One popular sleep aid, zolpidem (Ambien), was in the headlines last year after comedian Roseanne Barr blamed the drug for a racist tirade on Twitter.

While the drug doesn’t explain the racist tweets, it has been associated with odd conduct.

“These medications can be associated with strange behaviors at night,” Donald said. “It’s not uncommon for people to develop what we call parasomnias, or abnormal behaviors that they might not be aware of.”

Donald says that he doesn’t prescribe a lot of sleeping pills in his practice.

“Most sleep doctors I’ve met and trained with don’t use them very much, but there are definitely situations where they’re helpful,” he told Healthline.

One of these situations is for treating acute insomnia, which is less than three months in duration, Donald said. Oftentimes, a sleep aid is prescribed for a couple of weeks to help get people with acute insomnia over the hump.

“For chronic insomnia, sleep medications aren’t that helpful,” he said. “It depends on the drug, but a lot of medications tend to become less effective with time.”

Another factor to consider is that many people with sleep problems aren’t necessarily taking the right kind of medication for their condition.

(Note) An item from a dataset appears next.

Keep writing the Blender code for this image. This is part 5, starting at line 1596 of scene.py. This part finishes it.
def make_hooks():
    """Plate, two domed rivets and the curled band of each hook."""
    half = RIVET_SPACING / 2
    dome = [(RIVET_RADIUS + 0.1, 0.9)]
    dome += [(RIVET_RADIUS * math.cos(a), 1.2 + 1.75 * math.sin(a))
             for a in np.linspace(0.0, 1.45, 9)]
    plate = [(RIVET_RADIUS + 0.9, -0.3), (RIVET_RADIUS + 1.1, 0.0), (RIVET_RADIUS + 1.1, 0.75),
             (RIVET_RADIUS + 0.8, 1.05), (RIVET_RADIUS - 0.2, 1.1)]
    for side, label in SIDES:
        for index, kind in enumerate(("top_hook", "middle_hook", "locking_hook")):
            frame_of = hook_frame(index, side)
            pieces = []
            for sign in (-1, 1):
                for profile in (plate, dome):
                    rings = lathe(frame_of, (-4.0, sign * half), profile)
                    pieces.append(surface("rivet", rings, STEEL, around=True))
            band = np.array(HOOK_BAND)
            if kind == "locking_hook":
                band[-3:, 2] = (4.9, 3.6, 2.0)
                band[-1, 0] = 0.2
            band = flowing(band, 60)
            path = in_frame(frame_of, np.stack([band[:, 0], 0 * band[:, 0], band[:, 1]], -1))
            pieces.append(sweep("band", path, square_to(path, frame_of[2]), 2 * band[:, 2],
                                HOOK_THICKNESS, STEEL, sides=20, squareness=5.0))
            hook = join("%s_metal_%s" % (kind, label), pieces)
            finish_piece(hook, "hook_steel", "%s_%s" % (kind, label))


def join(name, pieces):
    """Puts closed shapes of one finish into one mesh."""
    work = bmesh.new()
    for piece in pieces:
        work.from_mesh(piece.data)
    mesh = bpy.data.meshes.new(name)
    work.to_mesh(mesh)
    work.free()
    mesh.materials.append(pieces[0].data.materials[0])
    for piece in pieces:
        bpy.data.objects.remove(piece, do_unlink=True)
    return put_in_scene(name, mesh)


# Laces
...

“With sleep aids, people often use what they’re most comfortable with,” Donald said. “Oftentimes, people use things like antihistamines, where the primary purpose is not to help them fall asleep, and these medications come with their own list of side effects to worry about. If you do use a sleeping pill, they should target sleep-related issues more specifically.”

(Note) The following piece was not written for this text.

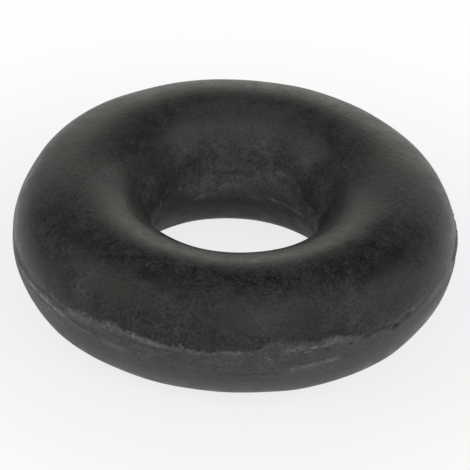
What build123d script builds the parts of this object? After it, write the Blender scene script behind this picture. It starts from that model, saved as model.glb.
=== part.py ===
import os

from build123d import *

# A moulded rubber ring that lies flat, centred on the origin with its axis along Z.
# Sizes are in millimetres.
inside_diameter = 6.0  # across the land round the hole
section_width = 5.0  # from the land round the hole to the land round the outside
section_height = 5.06  # from the underside to the top
outer_land_height = 0.7  # flat band round the outside, where the mould's flash was trimmed off
inner_land_height = 0.9  # the same flat band round the hole

# Places of the section's corners and crowns
inner_radius = inside_diameter / 2
outer_radius = inner_radius + section_width
crown_radius = (inner_radius + outer_radius) / 2
crown_height = section_height / 2

# The section stands in the XZ plane and is turned once round Z
with BuildPart() as o_ring:
    with BuildSketch(Plane.XZ):
        with BuildLine():
            # Cavity of the upper mould half, from one land over the crown to the other
            upper = ThreePointArc(
                (outer_radius, outer_land_height / 2),
                (crown_radius, crown_height),
                (inner_radius, inner_land_height / 2),
            )
            # Cavity of the lower mould half, under the crown on the same two lands
            lower = ThreePointArc(
                (inner_radius, -inner_land_height / 2),
                (crown_radius, -crown_height),
                (outer_radius, -outer_land_height / 2),
            )
            Line(upper @ 1, lower @ 0)
            Line(lower @ 1, upper @ 0)
        make_face()
    revolve(axis=Axis.Z)

o_ring.part.label = "o_ring"

os.makedirs("parts", exist_ok=True)
export_step(o_ring.part, "parts/o_ring.step")
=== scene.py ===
import math

import bpy
from mathutils import Matrix, Vector


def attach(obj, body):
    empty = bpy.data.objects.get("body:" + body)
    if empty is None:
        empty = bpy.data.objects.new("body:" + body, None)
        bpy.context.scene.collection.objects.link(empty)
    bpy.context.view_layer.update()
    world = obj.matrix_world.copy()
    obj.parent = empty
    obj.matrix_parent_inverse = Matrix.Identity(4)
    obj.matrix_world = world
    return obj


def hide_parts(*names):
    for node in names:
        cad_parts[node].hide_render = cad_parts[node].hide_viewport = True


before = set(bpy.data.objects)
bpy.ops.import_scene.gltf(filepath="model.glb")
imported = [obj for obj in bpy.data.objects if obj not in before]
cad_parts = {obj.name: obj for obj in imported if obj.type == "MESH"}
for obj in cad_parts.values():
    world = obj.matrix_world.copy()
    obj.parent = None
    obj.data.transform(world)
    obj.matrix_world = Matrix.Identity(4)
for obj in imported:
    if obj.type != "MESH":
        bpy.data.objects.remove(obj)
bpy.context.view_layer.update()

# Lengths below are in millimetres, and are turned into metres where the mesh is made
MM = 0.001

# The moulded ring, as in the solid that it replaces
INSIDE_DIAMETER = 6.0
SECTION_WIDTH = 5.0
OUTER_LAND_HEIGHT = 0.7
INNER_LAND_HEIGHT = 0.9
MIDDLE_RADIUS = (INSIDE_DIAMETER + SECTION_WIDTH) / 2

# The section's circle, which the two lands cut off
CIRCLE_SHIFT = (OUTER_LAND_HEIGHT**2 - INNER_LAND_HEIGHT**2) / (8 * SECTION_WIDTH)
CIRCLE_RADIUS = math.hypot(SECTION_WIDTH / 2 - CIRCLE_SHIFT, OUTER_LAND_HEIGHT / 2)
REST_HEIGHT = -CIRCLE_RADIUS

# Steps of the ring's mesh. Its rows crowd together at the lands, most of all at the outer one. Where
# its edges meet, points nearer than the reach become one.
STEPS_ROUND = 1000
STEPS_OVER = 98
CROWD_OUTSIDE = 0.2
CROWD_BOTH = 0.55
SEAM_REACH = 1e-4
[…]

For those with chronic insomnia, Donald says the best course is to engage in cognitive behavioral therapy for insomnia (CBTI), which has longer-lasting benefits than medication alone.

“Often with pills, once a person is taken off them, they can rebound and fall back into the situation they were in before,” Donald said.

“CBTI has more lasting value. The biggest limitation is access. It can be hard to find a good therapist who’s trained in CBTI. This is why many doctors tend to lean more heavily on pills depending on the situation,” he said.

Medications have drawbacks and therapy can be tough to find — so what day-to-day steps can be taken to improve your sleep?

One primary driver of sleeplessness is stress. The dread of looking at the clock during the night and learning that the alarm will go off soon is a feeling familiar to many.

This problem is simple enough to remedy: Just put your clock in a position where you can’t see it.

Donald recommends a few steps to lessen sleep anxiety.

“It’s important to remember that not everybody has a good night’s sleep every night,” he said. “One of the tendencies of people with chronic insomnia is to catastrophize, so they tend to worry about not getting enough hours of sleep. As soon as people start getting anxious or worried about their sleep, it makes it harder to get to it.”

To combat this, Donald says it’s probably best to get up if you don’t fall asleep quickly or begin to feel stressed. Changing the scenery and engaging in slower activities such as reading in dim light is often enough to transition the brain from stressing about sleep to actually getting sleepy.

Other steps include avoiding stimulants such as alcohol, caffeine, and nicotine before bed, along with avoiding distracting electronic devices like smartphones.

A final step, often unpopular with people who like sleeping in on the weekend, involves setting a regular schedule along with prioritizing comfort. Your bedroom should be dark, quiet, and cool for the best sleep.

“Consistency in your sleep schedule is key,” Donald said. “Set your wake time to be the same every day whether it’s a weekend or weekday. Sleeping late generally isn’t the best idea when it comes to maintaining a healthy sleep schedule.”

Sleep aids could soon be more targeted with fewer unnecessary sedative effects.

Researchers in Japan are looking at “hypnotic” sleep medications that may help people with insomnia get better sleep without knocking them out cold.

However, for people with chronic sleep disorders, sleeping pills aren’t a magic bullet.

Improving sleep hygiene and engaging in sleep therapy are the best practice, experts say.